Education Ain't Cheap
College offers a lot, and costs a lot. When people go to college, they typically have new experiences that help them grow. They also learn about themselves, the topics they study, and the ways of the world. Furthermore, college graduates tend to earn more than those without a degree. All things considered, college can be an investment worth borrowing for.
What's It Worth?
If you want to talk numbers, there is no doubt that a college degree is worth the cost. According to the United States Census Bureau, those with college degrees have earnings that almost double those of non-degreed people. A 2005 press release stated that college-educated citizens over the age of eighteen earned an average of $51,206 per year. Meanwhile, those with a high school diploma earned an average of $27,915. Over a lifetime, college can really pay off.

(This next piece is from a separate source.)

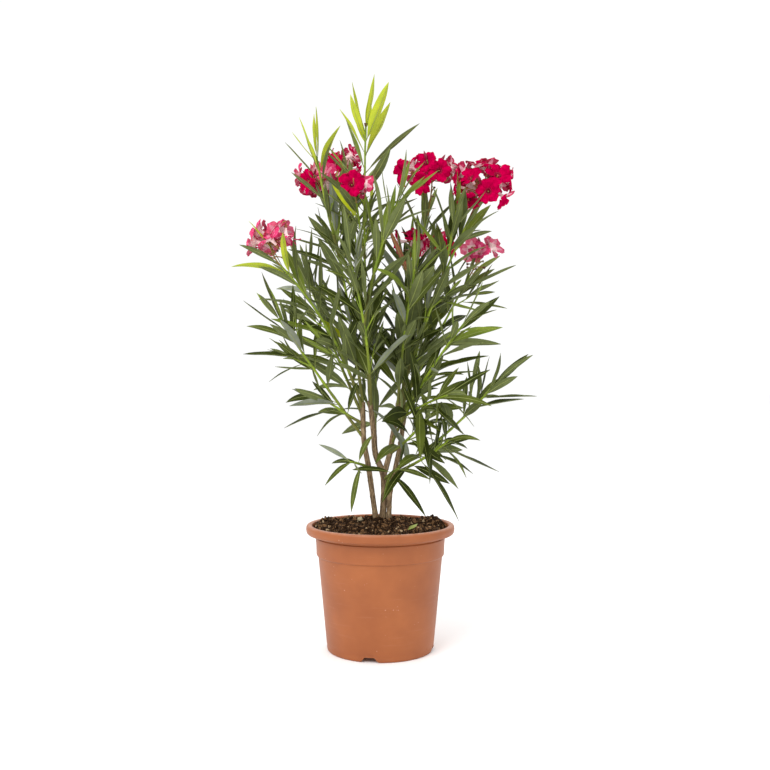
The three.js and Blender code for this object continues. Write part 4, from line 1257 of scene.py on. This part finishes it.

There are also benefits that don't come in your paycheck. Alisa Cunningham, Director of Research for the Institute for Higher Education Policy in Washington, D.C., authored an informative paper on some of the softer benefits of higher education. Complete with charts and citations to the data, she shows how college graduates impact the world around them. They are more likely to:
Have better health
Vote in elections
Volunteer in the community
Read to their children at an early age
Use critical thinking skills
Certainly, there are plenty of individuals without a college degree in society who have the same attributes listed above. Furthermore, you can probably think of more than one college graduate who does not display any of those qualities. However, when looking at large numbers you will see unmistakable trends.
How to Pay
So, if college is a priority, how can you pay for it? Prices for a college education are going up faster than general costs in the United States. That means the younger a future scholar is, the more it'll cost. The ideal solution is to have somebody pay the costs for you. It may be hard to get grants and scholarships that will offer a full ride, but you can do it, even if your child isn't the best student in their class or the best athlete in the world. Boutique college-planning practices are increasingly helping people find ways to get assistance from colleges, foundations, and the government (in the form of tax incentives). There are a lot of shady operators out there, but a good college planner is worth her weight in gold.

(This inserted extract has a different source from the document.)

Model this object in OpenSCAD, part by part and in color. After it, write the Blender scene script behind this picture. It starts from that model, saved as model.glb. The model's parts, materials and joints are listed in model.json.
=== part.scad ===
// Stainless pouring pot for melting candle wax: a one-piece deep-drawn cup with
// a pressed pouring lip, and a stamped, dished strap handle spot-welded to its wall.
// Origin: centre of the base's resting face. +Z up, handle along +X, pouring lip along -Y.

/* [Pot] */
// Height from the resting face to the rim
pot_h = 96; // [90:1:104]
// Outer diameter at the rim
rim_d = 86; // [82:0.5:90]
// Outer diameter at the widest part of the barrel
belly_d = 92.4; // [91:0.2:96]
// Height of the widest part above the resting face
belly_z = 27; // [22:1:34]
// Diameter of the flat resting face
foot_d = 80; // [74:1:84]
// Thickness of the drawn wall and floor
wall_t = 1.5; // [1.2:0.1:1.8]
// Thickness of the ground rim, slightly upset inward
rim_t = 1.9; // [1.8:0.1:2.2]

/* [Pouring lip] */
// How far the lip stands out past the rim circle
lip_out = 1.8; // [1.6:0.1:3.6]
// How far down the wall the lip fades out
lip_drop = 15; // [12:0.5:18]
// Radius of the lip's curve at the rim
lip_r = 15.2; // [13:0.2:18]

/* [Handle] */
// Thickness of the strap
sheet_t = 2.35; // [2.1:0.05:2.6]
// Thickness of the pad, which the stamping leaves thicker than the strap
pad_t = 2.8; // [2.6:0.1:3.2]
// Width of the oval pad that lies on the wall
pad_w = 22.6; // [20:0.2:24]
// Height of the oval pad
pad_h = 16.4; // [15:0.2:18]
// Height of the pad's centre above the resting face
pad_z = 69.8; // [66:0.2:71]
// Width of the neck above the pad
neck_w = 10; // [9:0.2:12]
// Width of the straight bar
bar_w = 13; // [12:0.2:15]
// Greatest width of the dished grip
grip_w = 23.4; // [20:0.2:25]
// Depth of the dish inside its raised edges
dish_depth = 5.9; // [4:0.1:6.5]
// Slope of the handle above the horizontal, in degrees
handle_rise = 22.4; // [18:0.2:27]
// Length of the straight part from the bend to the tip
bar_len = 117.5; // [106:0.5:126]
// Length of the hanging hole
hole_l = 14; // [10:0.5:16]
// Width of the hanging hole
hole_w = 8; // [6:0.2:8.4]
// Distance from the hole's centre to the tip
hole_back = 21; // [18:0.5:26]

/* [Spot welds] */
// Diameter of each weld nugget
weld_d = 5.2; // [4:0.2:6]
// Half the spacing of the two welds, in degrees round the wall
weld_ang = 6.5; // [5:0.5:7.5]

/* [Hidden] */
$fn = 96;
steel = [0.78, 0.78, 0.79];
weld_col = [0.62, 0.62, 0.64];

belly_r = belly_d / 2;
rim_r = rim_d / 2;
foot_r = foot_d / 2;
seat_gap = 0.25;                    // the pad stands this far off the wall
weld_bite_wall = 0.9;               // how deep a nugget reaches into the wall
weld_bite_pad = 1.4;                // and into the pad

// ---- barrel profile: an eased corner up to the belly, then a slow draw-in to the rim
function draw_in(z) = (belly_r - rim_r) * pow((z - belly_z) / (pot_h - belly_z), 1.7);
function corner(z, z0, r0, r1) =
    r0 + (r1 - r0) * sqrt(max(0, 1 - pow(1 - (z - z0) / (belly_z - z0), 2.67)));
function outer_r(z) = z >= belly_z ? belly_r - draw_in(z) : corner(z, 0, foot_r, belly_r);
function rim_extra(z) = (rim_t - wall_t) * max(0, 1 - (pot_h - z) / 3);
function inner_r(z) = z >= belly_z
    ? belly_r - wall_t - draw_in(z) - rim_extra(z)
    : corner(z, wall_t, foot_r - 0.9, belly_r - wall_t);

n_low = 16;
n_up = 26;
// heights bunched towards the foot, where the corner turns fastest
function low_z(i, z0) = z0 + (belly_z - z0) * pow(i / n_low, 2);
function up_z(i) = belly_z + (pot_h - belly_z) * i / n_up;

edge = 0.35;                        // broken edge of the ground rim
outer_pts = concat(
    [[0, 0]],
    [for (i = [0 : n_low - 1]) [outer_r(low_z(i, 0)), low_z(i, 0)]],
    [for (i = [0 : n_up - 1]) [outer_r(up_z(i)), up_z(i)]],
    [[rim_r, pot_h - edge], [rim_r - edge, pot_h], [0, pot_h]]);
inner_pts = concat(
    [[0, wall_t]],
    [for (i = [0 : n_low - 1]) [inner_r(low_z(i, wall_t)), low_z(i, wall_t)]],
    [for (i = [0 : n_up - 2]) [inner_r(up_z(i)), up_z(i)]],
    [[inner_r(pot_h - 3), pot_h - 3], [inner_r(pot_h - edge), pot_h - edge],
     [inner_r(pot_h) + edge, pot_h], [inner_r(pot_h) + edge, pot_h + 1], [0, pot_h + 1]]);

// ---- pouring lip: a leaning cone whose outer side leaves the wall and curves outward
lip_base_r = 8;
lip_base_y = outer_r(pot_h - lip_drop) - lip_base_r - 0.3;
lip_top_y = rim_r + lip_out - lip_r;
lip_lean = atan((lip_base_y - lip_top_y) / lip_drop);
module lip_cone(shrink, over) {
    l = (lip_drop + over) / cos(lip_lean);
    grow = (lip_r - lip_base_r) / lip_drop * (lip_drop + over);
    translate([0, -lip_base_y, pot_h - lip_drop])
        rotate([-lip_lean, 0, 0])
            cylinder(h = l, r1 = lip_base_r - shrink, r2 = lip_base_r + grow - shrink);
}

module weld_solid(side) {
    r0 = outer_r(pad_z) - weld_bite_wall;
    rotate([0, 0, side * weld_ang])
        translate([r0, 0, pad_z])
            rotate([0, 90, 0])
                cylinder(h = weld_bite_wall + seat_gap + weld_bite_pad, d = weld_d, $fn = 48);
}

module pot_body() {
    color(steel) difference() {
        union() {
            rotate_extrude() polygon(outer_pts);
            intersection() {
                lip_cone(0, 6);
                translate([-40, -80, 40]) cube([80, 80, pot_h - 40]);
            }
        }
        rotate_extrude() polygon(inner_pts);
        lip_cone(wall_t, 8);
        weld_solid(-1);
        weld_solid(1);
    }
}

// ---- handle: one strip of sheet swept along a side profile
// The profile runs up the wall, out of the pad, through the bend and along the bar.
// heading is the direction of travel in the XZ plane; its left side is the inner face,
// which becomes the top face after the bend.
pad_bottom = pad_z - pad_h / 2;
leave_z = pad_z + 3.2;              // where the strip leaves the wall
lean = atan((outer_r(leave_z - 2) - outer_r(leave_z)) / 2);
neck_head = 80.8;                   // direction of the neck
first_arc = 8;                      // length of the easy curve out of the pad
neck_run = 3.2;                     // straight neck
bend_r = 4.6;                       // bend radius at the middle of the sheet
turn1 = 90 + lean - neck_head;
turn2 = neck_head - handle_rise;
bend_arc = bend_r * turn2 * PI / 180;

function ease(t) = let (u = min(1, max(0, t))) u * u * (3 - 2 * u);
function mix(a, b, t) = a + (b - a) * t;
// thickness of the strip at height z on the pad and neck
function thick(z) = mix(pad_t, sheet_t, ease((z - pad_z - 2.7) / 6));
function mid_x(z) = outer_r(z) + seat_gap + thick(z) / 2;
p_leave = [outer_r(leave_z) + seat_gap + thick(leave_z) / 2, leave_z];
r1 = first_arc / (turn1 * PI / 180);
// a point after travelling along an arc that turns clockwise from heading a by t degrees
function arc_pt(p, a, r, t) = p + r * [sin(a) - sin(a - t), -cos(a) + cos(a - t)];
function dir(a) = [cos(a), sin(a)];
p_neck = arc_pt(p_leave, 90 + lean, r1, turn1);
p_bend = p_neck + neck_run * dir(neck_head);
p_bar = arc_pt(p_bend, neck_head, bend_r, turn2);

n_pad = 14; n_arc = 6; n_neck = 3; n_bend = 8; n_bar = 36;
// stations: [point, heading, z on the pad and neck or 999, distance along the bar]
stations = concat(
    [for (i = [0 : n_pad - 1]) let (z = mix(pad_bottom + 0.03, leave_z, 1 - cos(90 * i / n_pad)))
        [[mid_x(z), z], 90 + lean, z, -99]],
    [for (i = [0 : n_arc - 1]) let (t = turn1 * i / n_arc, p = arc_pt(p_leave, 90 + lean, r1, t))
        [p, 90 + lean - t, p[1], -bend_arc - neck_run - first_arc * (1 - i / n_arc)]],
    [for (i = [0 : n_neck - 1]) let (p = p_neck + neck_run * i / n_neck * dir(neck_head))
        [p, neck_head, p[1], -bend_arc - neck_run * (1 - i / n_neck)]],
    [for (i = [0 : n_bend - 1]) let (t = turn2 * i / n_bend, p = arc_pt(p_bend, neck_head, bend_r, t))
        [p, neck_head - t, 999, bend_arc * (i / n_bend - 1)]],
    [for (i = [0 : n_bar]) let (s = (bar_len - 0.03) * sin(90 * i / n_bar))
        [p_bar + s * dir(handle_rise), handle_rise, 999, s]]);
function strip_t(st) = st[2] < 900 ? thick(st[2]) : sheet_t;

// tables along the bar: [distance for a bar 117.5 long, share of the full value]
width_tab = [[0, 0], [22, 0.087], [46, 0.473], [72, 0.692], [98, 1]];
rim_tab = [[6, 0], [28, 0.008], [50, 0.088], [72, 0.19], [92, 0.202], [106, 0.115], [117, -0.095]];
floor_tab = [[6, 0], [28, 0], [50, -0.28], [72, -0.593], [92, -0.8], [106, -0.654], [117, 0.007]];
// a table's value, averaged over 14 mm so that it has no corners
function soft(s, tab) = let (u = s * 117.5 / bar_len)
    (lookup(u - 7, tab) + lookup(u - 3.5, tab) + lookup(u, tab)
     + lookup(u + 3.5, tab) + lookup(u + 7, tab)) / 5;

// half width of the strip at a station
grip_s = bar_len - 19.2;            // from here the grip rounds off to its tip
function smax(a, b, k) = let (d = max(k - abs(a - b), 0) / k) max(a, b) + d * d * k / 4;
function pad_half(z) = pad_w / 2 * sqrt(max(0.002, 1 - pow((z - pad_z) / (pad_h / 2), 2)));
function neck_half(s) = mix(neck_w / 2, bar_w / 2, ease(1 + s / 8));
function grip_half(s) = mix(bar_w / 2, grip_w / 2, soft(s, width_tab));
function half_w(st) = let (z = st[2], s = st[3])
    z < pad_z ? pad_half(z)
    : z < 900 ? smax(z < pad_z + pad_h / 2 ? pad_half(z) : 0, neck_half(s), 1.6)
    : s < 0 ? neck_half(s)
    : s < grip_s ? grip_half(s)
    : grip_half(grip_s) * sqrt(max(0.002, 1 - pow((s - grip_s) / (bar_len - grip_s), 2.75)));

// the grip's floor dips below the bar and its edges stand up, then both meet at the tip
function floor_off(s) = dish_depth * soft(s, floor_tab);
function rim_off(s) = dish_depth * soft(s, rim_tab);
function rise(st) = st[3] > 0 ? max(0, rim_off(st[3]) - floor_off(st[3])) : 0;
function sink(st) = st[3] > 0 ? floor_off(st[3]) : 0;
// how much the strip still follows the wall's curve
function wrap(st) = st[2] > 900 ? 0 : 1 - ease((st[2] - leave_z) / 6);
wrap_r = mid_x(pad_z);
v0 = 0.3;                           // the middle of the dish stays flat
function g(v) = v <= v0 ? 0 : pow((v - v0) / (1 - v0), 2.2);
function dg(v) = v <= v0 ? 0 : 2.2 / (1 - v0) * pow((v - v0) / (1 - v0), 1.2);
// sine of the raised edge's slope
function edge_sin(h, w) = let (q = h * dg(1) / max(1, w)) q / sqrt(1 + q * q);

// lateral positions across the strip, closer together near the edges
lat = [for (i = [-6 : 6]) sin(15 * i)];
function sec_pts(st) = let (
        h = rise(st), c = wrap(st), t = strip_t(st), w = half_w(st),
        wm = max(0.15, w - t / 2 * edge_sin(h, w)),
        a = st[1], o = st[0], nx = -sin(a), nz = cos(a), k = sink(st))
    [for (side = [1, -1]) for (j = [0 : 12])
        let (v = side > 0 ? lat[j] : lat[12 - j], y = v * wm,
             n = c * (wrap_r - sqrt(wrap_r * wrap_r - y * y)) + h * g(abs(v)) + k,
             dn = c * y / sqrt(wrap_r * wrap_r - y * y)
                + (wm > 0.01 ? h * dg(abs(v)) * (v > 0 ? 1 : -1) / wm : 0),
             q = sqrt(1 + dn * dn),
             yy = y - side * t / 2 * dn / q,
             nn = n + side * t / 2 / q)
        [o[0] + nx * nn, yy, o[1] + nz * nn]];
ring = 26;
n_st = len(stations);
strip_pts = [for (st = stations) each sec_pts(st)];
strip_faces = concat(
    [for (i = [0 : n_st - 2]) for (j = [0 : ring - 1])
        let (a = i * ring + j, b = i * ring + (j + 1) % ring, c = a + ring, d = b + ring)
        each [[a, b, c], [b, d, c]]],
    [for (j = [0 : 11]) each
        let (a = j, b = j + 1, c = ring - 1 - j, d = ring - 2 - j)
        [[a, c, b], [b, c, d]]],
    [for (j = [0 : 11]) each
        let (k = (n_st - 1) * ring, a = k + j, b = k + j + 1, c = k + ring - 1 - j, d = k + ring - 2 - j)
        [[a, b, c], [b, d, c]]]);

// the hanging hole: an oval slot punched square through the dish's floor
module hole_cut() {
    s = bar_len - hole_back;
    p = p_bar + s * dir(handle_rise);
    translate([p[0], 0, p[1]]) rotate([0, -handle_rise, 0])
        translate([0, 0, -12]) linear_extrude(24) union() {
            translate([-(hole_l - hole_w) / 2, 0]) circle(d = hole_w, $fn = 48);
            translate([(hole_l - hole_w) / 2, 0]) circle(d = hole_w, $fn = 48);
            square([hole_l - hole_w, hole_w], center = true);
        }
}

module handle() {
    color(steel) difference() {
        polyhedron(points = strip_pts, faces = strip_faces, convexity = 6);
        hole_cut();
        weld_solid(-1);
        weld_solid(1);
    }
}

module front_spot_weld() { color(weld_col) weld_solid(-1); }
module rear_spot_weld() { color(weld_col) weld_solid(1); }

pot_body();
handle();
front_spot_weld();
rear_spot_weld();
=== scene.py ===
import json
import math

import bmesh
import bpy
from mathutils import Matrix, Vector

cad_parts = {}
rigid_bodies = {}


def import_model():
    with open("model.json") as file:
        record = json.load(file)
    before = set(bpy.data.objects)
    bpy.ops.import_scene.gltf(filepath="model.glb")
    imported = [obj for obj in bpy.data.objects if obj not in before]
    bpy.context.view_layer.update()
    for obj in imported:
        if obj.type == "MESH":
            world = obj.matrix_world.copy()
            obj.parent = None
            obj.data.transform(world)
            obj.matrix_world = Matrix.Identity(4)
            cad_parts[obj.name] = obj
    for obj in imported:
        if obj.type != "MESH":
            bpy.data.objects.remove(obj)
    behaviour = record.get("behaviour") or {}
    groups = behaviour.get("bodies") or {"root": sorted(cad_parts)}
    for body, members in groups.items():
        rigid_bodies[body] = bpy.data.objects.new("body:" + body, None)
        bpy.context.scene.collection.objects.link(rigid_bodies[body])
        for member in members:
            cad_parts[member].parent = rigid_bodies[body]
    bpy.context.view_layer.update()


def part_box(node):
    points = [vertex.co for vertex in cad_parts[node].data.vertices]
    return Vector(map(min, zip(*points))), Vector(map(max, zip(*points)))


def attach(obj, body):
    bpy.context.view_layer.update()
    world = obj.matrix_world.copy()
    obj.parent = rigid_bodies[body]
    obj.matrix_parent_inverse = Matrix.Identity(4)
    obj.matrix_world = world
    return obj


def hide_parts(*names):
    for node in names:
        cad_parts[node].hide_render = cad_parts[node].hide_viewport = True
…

If you can't get somebody else to pay, you might have to borrow the money. There are many loan choices out there, so get some help from an advisor. Your financial aid office will have resources to help you understand what is available to you. In general, you should start by looking at government loan programs. These programs might allow you to borrow without accumulating any interest while you are in school. Of course, you will have to pay them back later, but you can get favorable terms on your student loans. In addition, these are installment loans, which will affect your credit (and your pocket-book) more favorably than if you used credit cards to fund your education.
Investing to Invest
If you have enough time before the bills are due, you could consider investing some money to help cover your investment in education. Because college costs go up so fast, it's a good idea to get started as soon as possible, like when you have a newborn child. There are a variety of options out there for college savings, including an ordinary savings account. The newest option is the 529 College Savings Plan, which is more flexible than most other education savings vehicles. To learn more about paying for college, you might try the College Board's Web site (
The majority of financial aid comes in the form of loans. This means that you can expect to have loans if you or somebody in your family is going to college. Use them wisely, because they can affect your credit later in life, and they might be with you for a very long time.